Step 1: Multiply the second equation by 2 to match the $y$-coefficient:

$2x - 4y = -4$

Step 2: Add to the first equation:

$(3x + 4y) + (2x - 4y) = 10 + (-4)$ $5x = 6$ $x = 1.2$

Step 3: Substitute: $1.2 - 2y = -2 \Rightarrow -2y = -3.2 \Rightarrow y = 1.6$.

Solution: $(1.2, 1.6)$

Example 4 — Word problem

Two numbers have a sum of 25 and a difference of 7. Find both numbers.

Step 1: Write the system. Let $x$ be the larger number and $y$ the smaller:

$\begin{cases} x + y = 25 \\ x - y = 7 \end{cases}$

Step 2: Add the equations: $2x = 32 \Rightarrow x = 16$.

Step 3: Substitute: $16 + y = 25 \Rightarrow y = 9$.

Answer: The numbers are 16 and 9.

Common Mistakes

Mistake 1 — Substituting into the same equation you solved

❌ After solving $y = 2x + 1$ from equation 1, substituting back into equation 1 to find $x$.

✅ Always substitute into the other equation. Substituting into the same equation gives an identity (e.g., $0 = 0$), not a solution.

Mistake 2 — Sign error when subtracting equations in elimination

❌ $(2x + 3y) - (2x - y)$: writing $3y - y = 2y$ but also writing $-y$ as $+y$ in the subtraction.

✅ Subtracting an equation means changing the sign of every term: $(2x - y) \to -2x + y$. So the combination gives $3y + y = 4y$.

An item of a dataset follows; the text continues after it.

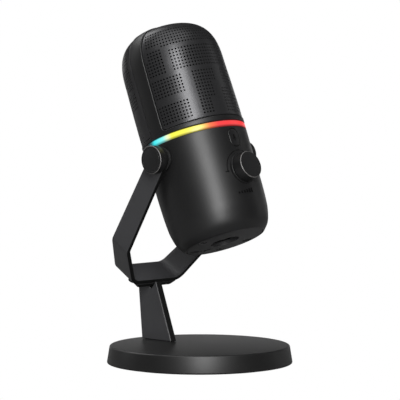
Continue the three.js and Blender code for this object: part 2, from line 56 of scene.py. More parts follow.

Mistake 3 — Not checking the solution

❌ Stopping after finding $x$ and $y$ without verifying.

✅ Always substitute both values into both original equations. Both must be satisfied.

Practice Problems

Problem 1: Solve by substitution.

$\begin{cases} x = 3y - 1 \\ 2x + y = 12 \end{cases}$

Show Answer

Substitute: $2(3y-1) + y = 12 \Rightarrow 6y-2+y = 12 \Rightarrow 7y = 14 \Rightarrow y = 2$.

$x = 3(2)-1 = 5$.

Solution: $(5, 2)$

Problem 2: Solve by elimination.

$\begin{cases} x + y = 9 \\ x - y = 3 \end{cases}$

Show Answer

Add: $2x = 12 \Rightarrow x = 6$. Substitute: $6 + y = 9 \Rightarrow y = 3$.

Solution: $(6, 3)$

Problem 3: A cinema sold adult tickets for $12 and child tickets for $7. In one session 50 tickets were sold for a total of $460. How many adult and child tickets were sold?

Show Answer

Let $a$ = adults, $c$ = children.

$a + c = 50$ and $12a + 7c = 460$.

From the first: $a = 50 - c$. Substitute: $12(50-c) + 7c = 460 \Rightarrow 600 - 12c + 7c = 460 \Rightarrow -5c = -140 \Rightarrow c = 28$.

$a = 50 - 28 = 22$.

22 adult and 28 child tickets.

Problem 4: Solve by elimination.

$\begin{cases} 4x + 3y = 24 \\ 2x + y = 10 \end{cases}$

Show Answer

Multiply second by 3: $6x + 3y = 30$. Subtract first: $2x = 6 \Rightarrow x = 3$.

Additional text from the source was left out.